=== Task instructions ===
Only one stretch of the data below should be repeated: the lines from the line containing "Turn this picture" through the line containing "const TURN_TO = 440;", inclusive, exactly as they are.

=== Provided information ===
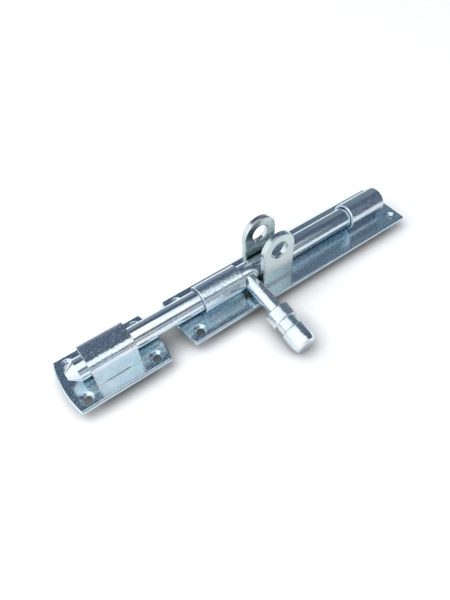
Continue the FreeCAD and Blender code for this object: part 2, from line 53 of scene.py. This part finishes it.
WHITE: Triple = (1.0, 1.0, 1.0)
BLACK: Triple = (0.0, 0.0, 0.0)
ALONG: Triple = (1.0, 0.0, 0.0)
ACROSS: Triple = (0.0, 1.0, 0.0)
UP: Triple = (0.0, 0.0, 1.0)
IMAGE_HEIGHT_PX = 600.0
SENSOR_MM = 36.0
EDGE_SAMPLES = 6
SHADE_SAMPLES = 8


class Grain(Enum):
    """Noise cycles per metre along X, Y and Z for the fine lines that shaped a piece."""

    NONE = (700.0, 700.0, 700.0)
    ALONG_X = (24.0, 1500.0, 1500.0)


class Field:
    """A node socket that takes part in shader arithmetic."""

    def __init__(self, shader: "Shader", source: Any) -> None:
        """Keeps the shader that new nodes go to, and the socket."""
        self.shader = shader
        self.source = source

    def _math(self, operation: str, first: Any, second: Any, clamp: bool = False) -> "Field":
        """Adds one Math node.

        Args:
            operation: Blender's name of the operation.
            first: First number or Field.
            second: Second number or Field.
            clamp: Whether the result is held between 0 and 1.

        Returns:
            The result as a Field.
        """
        return self.shader.node(
            "ShaderNodeMath",
            {"operation": operation, "use_clamp": clamp},
            {0: first, 1: second},
        )

    def __add__(self, other: Any) -> "Field":
        """Sum."""
        return self._math("ADD", self, other)

    def __radd__(self, other: Any) -> "Field":
        """Sum with a number on the left."""
        return self._math("ADD", other, self)

    def __rsub__(self, other: Any) -> "Field":
        """Difference from a number on the left."""
        return self._math("SUBTRACT", other, self)

    def __mul__(self, other: Any) -> "Field":
        """Product."""
        return self._math("MULTIPLY", self, other)

    def clamped(self) -> "Field":
        """The same value held between 0 and 1."""
        return self._math("ADD", self, 0.0, clamp=True)


class Shader:
    """Node tree of one material or world, built through a single node method."""

    def __init__(self, tree: bpy.types.NodeTree) -> None:
        """Empties the tree that it is given."""
        self.tree = tree
        self.tree.nodes.clear()

    def node(
        self,
        kind: str,
        settings: Dict[str, Any],
        sockets: Dict[Any, Any],
        output: Any = 0,
    ) -> Field:
        """Adds one node.

        Args:
            kind: Blender's name of the node's type.
            settings: Properties that are set first; "stops" sets a ramp's colours.
            sockets: Input name or index to a value or a Field.
            output: Name or index of the output that is returned.

        Returns:
            The chosen output as a Field.
        """
        made = self.tree.nodes.new(kind)
        for name, value in settings.items():
            if name == "stops":
                self._set_stops(made.color_ramp, value)
            else:
                setattr(made, name, value)
        for name, value in sockets.items():
            socket = made.inputs[name]
            if isinstance(value, Field):
                self.tree.links.new(value.source, socket)
            else:
                socket.default_value = value
        return Field(self, made.outputs[output] if made.outputs else None)

    @staticmethod
    def _set_stops(ramp: Any, stops: Sequence[Tuple[float, Any]]) -> None:
        """Writes the stops of a colour ramp.

        Args:
            ramp: Ramp that is filled.
            stops: Positions, each with its colour.
        """
        while len(ramp.elements) < len(stops):
            ramp.elements.new(1.0)
        for element, (position, colour) in zip(ramp.elements, stops):
            element.position = position
            element.color = colour

    def mix(self, factor: Field, first: Any, second: Any) -> Field:
        """Mixes two colours.

        Args:
            factor: Share of the second colour.
            first: Colour or Field at a factor of 0.
            second: Colour or Field at a factor of 1.

        Returns:
            The mixed colour.
        """
        return self.node(
            "ShaderNodeMix",
            {"data_type": "RGBA"},
            {"Factor": factor, 6: first, 7: second},
            output=2,
        )

    def noise(self, where: Field, scale: float, detail: float, roughness: float) -> Field:
        """Makes smooth noise.

        Args:
            where: Place that is looked up.
            scale: Cycles per unit of the place.
            detail: Number of finer layers.
            roughness: Weight of the finer layers.

        Returns:
            A value from 0 to 1.
        """
        return self.node(
            "ShaderNodeTexNoise",
            {},
            {"Vector": where, "Scale": scale, "Detail": detail, "Roughness": roughness},
            output="Fac",
        )

    def stretched(self, where: Field, scale: Triple) -> Field:
        """Scales a place by a different amount along each axis."""
        return self.node(
            "ShaderNodeVectorMath", {"operation": "MULTIPLY"}, {0: where, 1: scale})

    def part(self, way: Field, axis: Triple) -> Field:
        """Measures how far a vector reaches along an axis.

        Args:
            way: Vector that is measured.
            axis: Axis, which may be longer than 1.

        Returns:
            The dot product of the two.
        """
        return self.node(
            "ShaderNodeVectorMath",
            {"operation": "DOT_PRODUCT"},
            {0: way, 1: axis},
            output="Value",
        )

    def edge(self, value: Field, span: Span) -> Field:
        """Makes a soft step.

        Args:
            value: What is compared with the span.
            span: Value at which the result is 0, and value at which it is 1, either way up.

        Returns:
            A value from 0 to 1.
        """
        low, high = sorted(span)
        start, end = (0.0, 1.0) if span[0] < span[1] else (1.0, 0.0)
        return self.node(
            "ShaderNodeMapRange",
            {"clamp": True, "interpolation_type": "SMOOTHSTEP"},
            {"Value": value, "From Min": low, "From Max": high, "To Min": start, "To Max": end},
        )


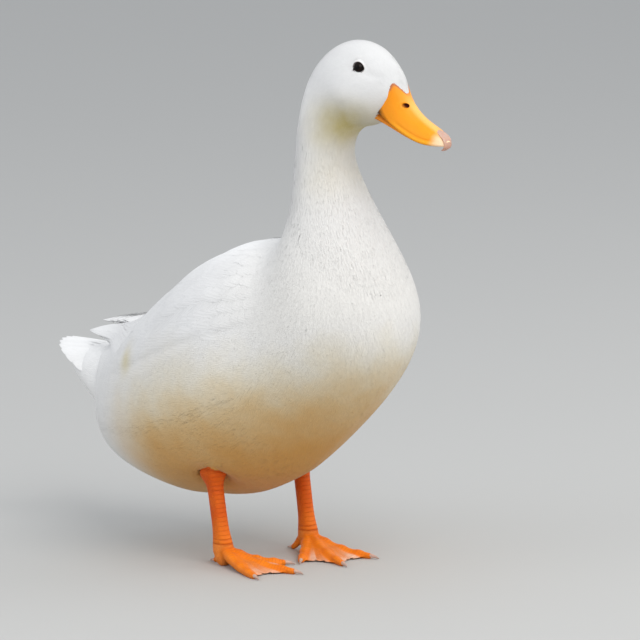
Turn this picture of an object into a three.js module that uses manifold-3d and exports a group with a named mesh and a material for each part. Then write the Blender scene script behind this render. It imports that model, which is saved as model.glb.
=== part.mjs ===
// A white domestic duck standing on both feet, life size, in millimetres with +Z up.
// It faces -Y, its left is +X, and its head is turned a little to its left.
// "Forward" below is measured from the line between the feet, towards the bill.
import * as THREE from 'three';
import { mergeVertices } from 'three/addons/utils/BufferGeometryUtils.js';
import Module from 'manifold-3d';

const wasm = await Module();
wasm.setup();
const { lerp, degToRad, smoothstep } = THREE.MathUtils;

// ---- Driving dimensions ----
// Each foot turns its toes in and stands a step forward or back; the left primaries lie higher.
const SIDES = [
  { name: 'left', side: 1, toeIn: degToRad(21), stepped: 4, tipsRaised: 8 },
  { name: 'right', side: -1, toeIn: degToRad(13), stepped: -5, tipsRaised: 0 },
];
const ORIGIN_BEHIND_FEET = 32; // puts the origin under the middle of the overall length
const GAP = 0.3; // between neighbouring pieces
const HEAD_TURN = degToRad(9);
const TURN_AXIS = 72; // how far forward the neck's turning axis stands
const TURN_FROM = 300; // the turn grows between these two heights
const TURN_TO = 440;

// Ribs of the body from the root of the tail to the base of the bill. Each runs from the back
// to the underside, at [forward, height], has a half width, and is widest at a share of its height.
const RIBS = [
  { back: [-214, 176], under: [-206, 156], half: 16, widest: 0.5 },
  { back: [-204, 183], under: [-199, 124], half: 31, widest: 0.48 },
  { back: [-180, 194], under: [-189, 80], half: 50, widest: 0.43 }, // rump and vent
  { back: [-142, 216], under: [-160, 66], half: 72, widest: 0.44 },
  { back: [-98, 247], under: [-104, 53], half: 92, widest: 0.47 },
  { back: [-54, 277], under: [-48, 50], half: 103, widest: 0.49 },
  { back: [-16, 298], under: [6, 61], half: 105, widest: 0.5 }, // flank, the widest rib
  { back: [10, 306], under: [48, 86], half: 100, widest: 0.49 },
  { back: [30, 311], under: [90, 120], half: 91, widest: 0.47 },
  { back: [44, 317], under: [135, 163], half: 85, widest: 0.45 },
  { back: [50, 329], under: [167, 212], half: 75, widest: 0.45 }, // breast
  { back: [51, 348], under: [158, 264], half: 56, widest: 0.46 },
  { back: [50, 370], under: [132, 312], half: 42, widest: 0.48 },
  { back: [49, 394], under: [110, 350], half: 33, widest: 0.5 },
  { back: [51, 420], under: [97, 380], half: 28, widest: 0.5 },
  { back: [57, 446], under: [104, 404], half: 26.5, widest: 0.5 }, // the neck at its thinnest
  { back: [67, 467], under: [113, 412], half: 29, widest: 0.46 },
  { back: [85, 485], under: [120, 415], half: 32, widest: 0.45 }, // cheeks
  { back: [109, 495], under: [128, 416], half: 31.5, widest: 0.47 },
  { back: [132, 490], under: [139, 420], half: 27.5, widest: 0.49 },
  { back: [147, 479], under: [147, 427], half: 19, widest: 0.45 },
  { back: [158.5, 467], under: [153, 432], half: 13.5, widest: 0.38 }, // forehead
  { back: [163.5, 456], under: [158, 438], half: 8, widest: 0.4 },
  { back: [167, 446], under: [163, 440], half: 2.5, widest: 0.5 },
];
const KEEL = { narrowing: 0.35, rib: 7, spread: 3 }; // the trunk narrows towards the belly
const BODY_STEPS = 44;
const BODY_SIDES = 16;

// Cuts between the trunk and its neighbours: a point and the way the cut faces, [forward, height].
const TAIL_CUT = { point: [-188, 150], facing: [-1, 0.1] };
const NECK_CUT = { point: [52, 332], facing: [0.73, 0.68] };
const HEAD_CUT = { point: [58, 444], facing: [0.68, 0.73] };

const EYE = { forward: 128, height: 470.5, aside: 21.3, radius: 5.6 };

// The bill's own frame: along from the corner of the mouth to the tip, up square to that.
const BILL = { corner: [140, 432.5], droop: degToRad(21), sides: 16 };
const UPPER = { steps: 12, vault: 3 };
const UPPER_STATIONS = [
  { along: -6, top: 31, rim: 0, half: 14, round: 0.4 },
  { along: 3, top: 34, rim: -1, half: 14.5, round: 0.4 },
  { along: 10, top: 30.5, rim: -3, half: 14.5, round: 0.55 },
  { along: 17.5, top: 24, rim: -5, half: 14.5, round: 0.8 },
  { along: 26, top: 18, rim: -6.4, half: 14.5, round: 1 },
  { along: 36, top: 13, rim: -7.6, half: 14.8, round: 1.1 },
  { along: 46, top: 10, rim: -8.1, half: 15.4, round: 1.1 },
  { along: 55, top: 8.4, rim: -7.7, half: 15.8, round: 1 },
  { along: 63, top: 6.8, rim: -6.2, half: 14.2, round: 0.9 },
  { along: 70, top: 4.8, rim: -4.4, half: 10.5, round: 0.9 },
  { along: 75, top: 1.8, rim: -3, half: 5, round: 0.9 },
];
const LOWER = { steps: 8, vault: 0.5 };
const LOWER_STATIONS = [
  { along: -6, top: 0, rim: -8, half: 12.8, round: 0.8 },
  { along: 6, top: -1, rim: -8, half: 13, round: 0.8 },
  { along: 16, top: -3, rim: -8, half: 13, round: 0.8 },
  { along: 32, top: -5, rim: -9, half: 12.8, round: 0.8 },
  { along: 48, top: -5, rim: -9.4, half: 12.8, round: 0.8 },
  { along: 60, top: -4, rim: -8, half: 10.5, round: 0.8 },
  { along: 67, top: -4, rim: -6.4, half: 5, round: 0.8 },
];
const NAIL = {
  half: 5.5,
  edge: 0.8,
  thick: 2.2,
  way: [[61, 6.4], [67, 5], [72.5, 2.6], [75.5, -3], [73.5, -7.5]], // each [along, up]
};
const NOSTRIL = { along: 25.5, up: 14, aside: 17, long: 5.2, tall: 3, deep: 12, pitch: degToRad(29) };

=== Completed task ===
Turn this picture of an object into a three.js module that uses manifold-3d and exports a group with a named mesh and a material for each part. Then write the Blender scene script behind this render. It imports that model, which is saved as model.glb.
=== part.mjs ===
// A white domestic duck standing on both feet, life size, in millimetres with +Z up.
// It faces -Y, its left is +X, and its head is turned a little to its left.
// "Forward" below is measured from the line between the feet, towards the bill.
import * as THREE from 'three';
import { mergeVertices } from 'three/addons/utils/BufferGeometryUtils.js';
import Module from 'manifold-3d';

const wasm = await Module();
wasm.setup();
const { lerp, degToRad, smoothstep } = THREE.MathUtils;

// ---- Driving dimensions ----
// Each foot turns its toes in and stands a step forward or back; the left primaries lie higher.
const SIDES = [
  { name: 'left', side: 1, toeIn: degToRad(21), stepped: 4, tipsRaised: 8 },
  { name: 'right', side: -1, toeIn: degToRad(13), stepped: -5, tipsRaised: 0 },
];
const ORIGIN_BEHIND_FEET = 32; // puts the origin under the middle of the overall length
const GAP = 0.3; // between neighbouring pieces
const HEAD_TURN = degToRad(9);
const TURN_AXIS = 72; // how far forward the neck's turning axis stands
const TURN_FROM = 300; // the turn grows between these two heights
const TURN_TO = 440;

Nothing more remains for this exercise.